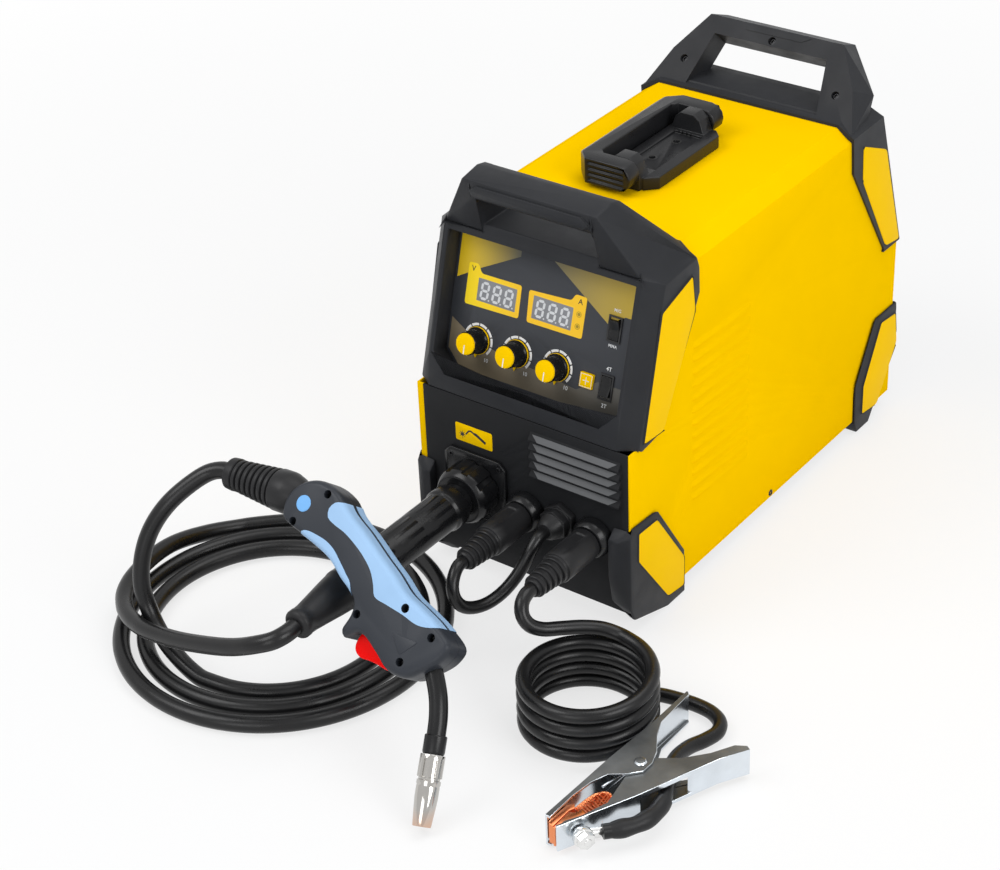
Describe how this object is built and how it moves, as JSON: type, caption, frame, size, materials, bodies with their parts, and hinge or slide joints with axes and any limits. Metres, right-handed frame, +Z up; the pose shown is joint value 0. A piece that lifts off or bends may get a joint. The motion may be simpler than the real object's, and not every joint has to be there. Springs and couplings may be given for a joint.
{
  "type": "mig welding machine",
  "caption": "Portable wire-feed welding power source with carry handles, hinged wire door, torch and earth clamp on their leads, polarity lead, sloping control panel and louvred sides.",
  "frame": {"origin": "bottom centre of the box round the machine, the torch and the earth clamp, on the ground; the leads are left out of that box", "axes": "+Z up, the control panel faces -Y, +X to the right seen from the front"},
  "size_m": [0.5488, 0.7223, 0.3578],
  "materials": {
    "yellow_paint": "fine powder coat, satin",
    "yellow_plastic": "satin moulded plastic",
    "black_plastic": "fine grained, matte",
    "connector_plastic": "satin moulded plastic",
    "black_sheet": "fine textured powder coat",
    "display_print": "printed film, semi gloss",
    "grey_sheet": "zinc coated sheet",
    "rubber": "matte, slightly dusty",
    "torch_plastic": "satin moulded plastic with soft pads",
    "red_plastic": "gloss moulded plastic",
    "plated_steel": "zinc plated sheet",
    "nozzle_metal": "nickel plated copper",
    "copper": "bare copper",
    "wound_wire": "copper coated steel wire",
    "circuit_board": "green solder mask",
    "heat_sink": "extruded fins"
  },
  "bodies": {
    "machine": {"main_cover": "yellow_paint", "front_bezel": "black_plastic", "rear_bezel": "black_plastic", "front_foot_left": "black_plastic", "front_foot_right": "black_plastic", "rear_foot_left": "black_plastic", "rear_foot_right": "black_plastic", "lift_handle_base": "black_plastic", "fan_housing": "black_plastic", "spool_hub": "black_plastic", "euro_socket": "connector_plastic", "euro_plug_nut": "connector_plastic", "euro_plug_body": "connector_plastic", "positive_socket": "connector_plastic", "negative_socket": "connector_plastic", "cable_gland": "connector_plastic", "mains_gland": "connector_plastic", "swan_neck": "connector_plastic", "front_panel": "black_sheet", "rear_panel": "black_sheet", "display_panel": "display_print", "base_chassis": "grey_sheet", "feed_unit": "grey_sheet", "euro_plug_boot": "rubber", "torch_boot": "rubber", "polarity_plug": "rubber", "earth_plug": "rubber", "torch_cable_lead": "rubber", "torch_cable_coil": "rubber", "torch_cable_tail": "rubber", "polarity_cable": "rubber", "earth_cable_lead": "rubber", "earth_cable_coil": "rubber", "earth_cable_tail": "rubber", "torch_shell_left": "torch_plastic", "torch_shell_right": "torch_plastic", "clamp_lower_jaw": "plated_steel", "clamp_bolt": "plated_steel", "gas_inlet": "plated_steel", "gas_nozzle": "nozzle_metal", "clamp_contact_lower": "copper", "control_board": "circuit_board", "power_board": "heat_sink"},
    "knob_voltage_body": {"knob_voltage": "yellow_plastic"},
    "knob_current_body": {"knob_current": "yellow_plastic"},
    "knob_inductance_body": {"knob_inductance": "yellow_plastic"},
    "process_rocker_body": {"process_rocker": "black_plastic"},
    "trigger_mode_rocker_body": {"trigger_mode_rocker": "black_plastic"},
    "wire_feed_button_body": {"wire_feed_button": "yellow_plastic"},
    "lift_handle_body": {"lift_handle": "black_plastic"},
    "spool_door_body": {"spool_door": "yellow_paint"},
    "torch_trigger_body": {"torch_trigger": "red_plastic"},
    "clamp_upper": {"clamp_upper_jaw": "plated_steel", "clamp_contact_upper": "copper", "clamp_spring": "plated_steel"},
    "fan_rotor_body": {"fan_rotor": "black_plastic"},
    "wire_spool_body": {"wire_spool": "wound_wire"},
    "drive_roll_body": {"drive_roll": "plated_steel"},
    "pressure_arm_body": {"pressure_arm": "plated_steel"},
    "power_rocker_body": {"power_rocker": "black_plastic"}
  },
  "joints": [
    {"name": "voltage_turn", "type": "hinge", "parent": "machine", "child": "knob_voltage_body", "pos_m": [-0.10976, -0.05437, 0.2097], "axis": [0, -0.9617, 0.274], "range_deg": [-150, 150]},
    {"name": "current_turn", "type": "hinge", "parent": "machine", "child": "knob_current_body", "pos_m": [-0.07176, -0.05437, 0.2097], "axis": [0, -0.9617, 0.274], "range_deg": [-150, 150]},
    {"name": "inductance_turn", "type": "hinge", "parent": "machine", "child": "knob_inductance_body", "pos_m": [-0.03326, -0.05437, 0.2097], "axis": [0, -0.9617, 0.274], "range_deg": [-150, 150]},
    {"name": "process_switch", "type": "hinge", "parent": "machine", "child": "process_rocker_body", "pos_m": [0.01264, -0.03984, 0.2512], "axis": [-1, 0, 0], "range_deg": [0, 18]},
    {"name": "trigger_mode_switch", "type": "hinge", "parent": "machine", "child": "trigger_mode_rocker_body", "pos_m": [0.01264, -0.05266, 0.20619], "axis": [1, 0, 0], "range_deg": [0, 18]},
    {"name": "wire_feed_press", "type": "slide", "parent": "machine", "child": "wire_feed_button_body", "axis": [0, 0.9617, -0.274], "range_m": [0, 0.0012], "stiffness_N_per_m": 500, "springref_m": -0.001},
    {"name": "lift_handle_fold", "type": "hinge", "parent": "machine", "child": "lift_handle_body", "pos_m": [-0.04776, 0.12212, 0.3222], "axis": [0, 1, 0], "range_deg": [0, 110]},
    {"name": "spool_door_open", "type": "hinge", "parent": "machine", "child": "spool_door_body", "pos_m": [-0.15696, 0.13212, 0.0156], "axis": [0, -1, 0], "range_deg": [0, 90]},
    {"name": "torch_trigger_pull", "type": "hinge", "parent": "machine", "child": "torch_trigger_body", "pos_m": [-0.01716, -0.29136, 0.08231], "axis": [0, 0.7672, -0.6414], "range_deg": [0, 6], "stiffness_Nm_per_rad": 0.6, "springref_deg": -5.73},
    {"name": "clamp_open", "type": "hinge", "parent": "machine", "child": "clamp_upper", "pos_m": [0.15924, -0.23188, 0.0156], "axis": [0, 0, -1], "range_deg": [0, 12], "stiffness_Nm_per_rad": 4, "springref_deg": -17.19},
    {"name": "fan_spin", "type": "hinge", "parent": "machine", "child": "fan_rotor_body", "pos_m": [-0.01176, 0.32912, 0.092], "axis": [0, 1, 0], "continuous": true},
    {"name": "spool_turn", "type": "hinge", "parent": "machine", "child": "wire_spool_body", "pos_m": [-0.11676, 0.14412, 0.16], "axis": [1, 0, 0], "continuous": true},
    {"name": "drive_roll_turn", "type": "hinge", "parent": "machine", "child": "drive_roll_body", "pos_m": [-0.09626, -0.02088, 0.0775], "axis": [1, 0, 0], "continuous": true},
    {"name": "pressure_arm_lift", "type": "hinge", "parent": "machine", "child": "pressure_arm_body", "pos_m": [-0.09626, 0.00912, 0.111], "axis": [-1, 0, 0], "range_deg": [0, 50]},
    {"name": "mains_switch", "type": "hinge", "parent": "machine", "child": "power_rocker_body", "pos_m": [-0.11776, 0.33982, 0.13], "axis": [1, 0, 0], "range_deg": [0, 18]}
  ],
  "couplings": [
    {"joint": "drive_roll_turn", "follows": "spool_turn", "ratio": -5.6}
  ]
}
-------------------------
Exercise task =>
Scan the material above. Copy each line that holds the word "slide".

Output for this exercise =>
Describe how this object is built and how it moves, as JSON: type, caption, frame, size, materials, bodies with their parts, and hinge or slide joints with axes and any limits. Metres, right-handed frame, +Z up; the pose shown is joint value 0. A piece that lifts off or bends may get a joint. The motion may be simpler than the real object's, and not every joint has to be there. Springs and couplings may be given for a joint.
    {"name": "wire_feed_press", "type": "slide", "parent": "machine", "child": "wire_feed_button_body", "axis": [0, 0.9617, -0.274], "range_m": [0, 0.0012], "stiffness_N_per_m": 500, "springref_m": -0.001},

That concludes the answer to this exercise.